Can you add multiple AMDs together increasing the power?
i see you downloading the windows exe for rocm lm studio.. how in the hell are you running that exe? i dont see you using a wine prompt.
I've been looking to make a dedicated AI machine with an LLM. i have a shelf bound 6800xt that has heat issues sustaining gaming, (have repasted, i think is partially defective) i didnt want to throw it away, Now i know i can repurpose it.
07:34 Not sure if this will fix it but try unchecking the "GPU offload" box before loading the model, do tell us if it works!
Would this work with Ollama?
gpu not detected on rx 6800 windows 10. edit: nvm must load model first from the top center.
AM I required to install AMD HIP SDK for Windows first before I can use LLM studio?
Yes.
This is cool, but I have to say that I'm running Ollama with OpenWebUi and a 1080Ti and I get similarly quick responses.
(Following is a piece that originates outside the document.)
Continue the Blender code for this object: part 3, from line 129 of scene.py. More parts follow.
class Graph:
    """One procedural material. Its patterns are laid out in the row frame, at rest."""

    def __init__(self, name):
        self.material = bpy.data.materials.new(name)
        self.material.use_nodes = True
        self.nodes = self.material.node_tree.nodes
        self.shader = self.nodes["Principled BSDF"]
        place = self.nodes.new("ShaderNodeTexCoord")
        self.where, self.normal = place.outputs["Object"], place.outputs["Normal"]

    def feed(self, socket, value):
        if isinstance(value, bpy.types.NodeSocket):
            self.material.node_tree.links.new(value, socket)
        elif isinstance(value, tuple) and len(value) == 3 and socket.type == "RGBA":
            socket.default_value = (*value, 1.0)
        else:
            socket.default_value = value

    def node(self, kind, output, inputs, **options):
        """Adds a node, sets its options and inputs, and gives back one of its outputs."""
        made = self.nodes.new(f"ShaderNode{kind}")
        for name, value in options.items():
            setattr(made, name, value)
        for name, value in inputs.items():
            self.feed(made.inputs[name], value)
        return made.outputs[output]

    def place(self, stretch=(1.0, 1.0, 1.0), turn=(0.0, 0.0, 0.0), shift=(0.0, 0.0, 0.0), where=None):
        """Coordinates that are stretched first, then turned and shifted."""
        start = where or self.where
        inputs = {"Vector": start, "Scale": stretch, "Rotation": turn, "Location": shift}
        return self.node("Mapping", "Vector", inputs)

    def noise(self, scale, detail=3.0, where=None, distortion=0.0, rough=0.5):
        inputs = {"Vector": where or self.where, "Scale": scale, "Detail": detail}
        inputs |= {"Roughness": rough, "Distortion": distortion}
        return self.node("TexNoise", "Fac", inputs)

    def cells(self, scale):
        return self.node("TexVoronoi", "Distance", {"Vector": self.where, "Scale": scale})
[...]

I would assume a newer card would perform much better, so I'm curious where the performance of the new cards really matters for just chatting, if at all.
If you add a voice generation then it matter a lot. With no voice anything over 10 token sec is pretty usable.
RX 7600 XT or RX 6750 XT for LLM ? On Windows.
Can you do an update when ROCm 6.1 is integrated to LM Studio?
6.1 is not likely to ever be available on Windows. Need to wait for 6.2 at least.
@@bankmanager Ok, thanks for the reply.
How do I install ROCm software ? I’m at the website but when I download it, all it does it delete my adrenaline drivers…. Do I need the pro software to run ROCm? I still wanna game on my pc too
No, you don't need the pro drivers.
@@bankmanager how can I install ROCm ?
Seeing as how I spent last night trying to install ROCm without any luck, nor could I find any good tutorials or a single success story, I'll be curious to see how insanely easy this is. Wait, I don't need to install and run ROCm in WSL?
Hey, I've had success with ROCm on 5.7/6.0/6.1.1 on Ubuntu and 5.7 on Windows so let me know if you're still having an issue and I can probably point you in the right direction
I asked If it can generate a qr cod for me and it faild.
mine isnt using the GPU, it still uses the cpu. 6950xt
Chat GPT 3.5 has about 170B parameters and I heard that Chat GPT 4 is a MoE with 8 times 120B parameters, so effectively 960B parameters that you would have to load into vram.
Amazing. The 7600(xt) is not even officially supported in AMDs ROCM software.
So I asked the ai what it recommends if I want to upgrade my pc and it recommended RX 8000 XT💀
Zluda :)
you should mention that ROCm only supports... three... AMD gpu's
More than 3
@@user-hq9fp8sm8f source
@@user-hq9fp8sm8f does it support RX 5600 XT?
@@arg0x- no
@dead_protagonist .. you should mention you don't know what you are talking about and/or didn't read the compatibility supported/unsupported gpu list ...
or ... maybe you just can't count ¯\_(ツ)_/¯
How do you get the AMD out of your throat? Just wondering since I’ve never seen anyone gobble so hard…
sad that there is only advertising here, an amd gpu is bad - where is the video about the problems of an amd gpu ?
i have had AMD GPUs for the past 14 years . never a problem , im on the 7900xtx now and i works great for what i do
Amd is improving software in lighting speed. So what are you smoking ? Why Amd gpu can not do GPGPU with good software ?
Not everyone can afford a 4090 GPU. AMD seems like a better value, at the cost of a little extra effort.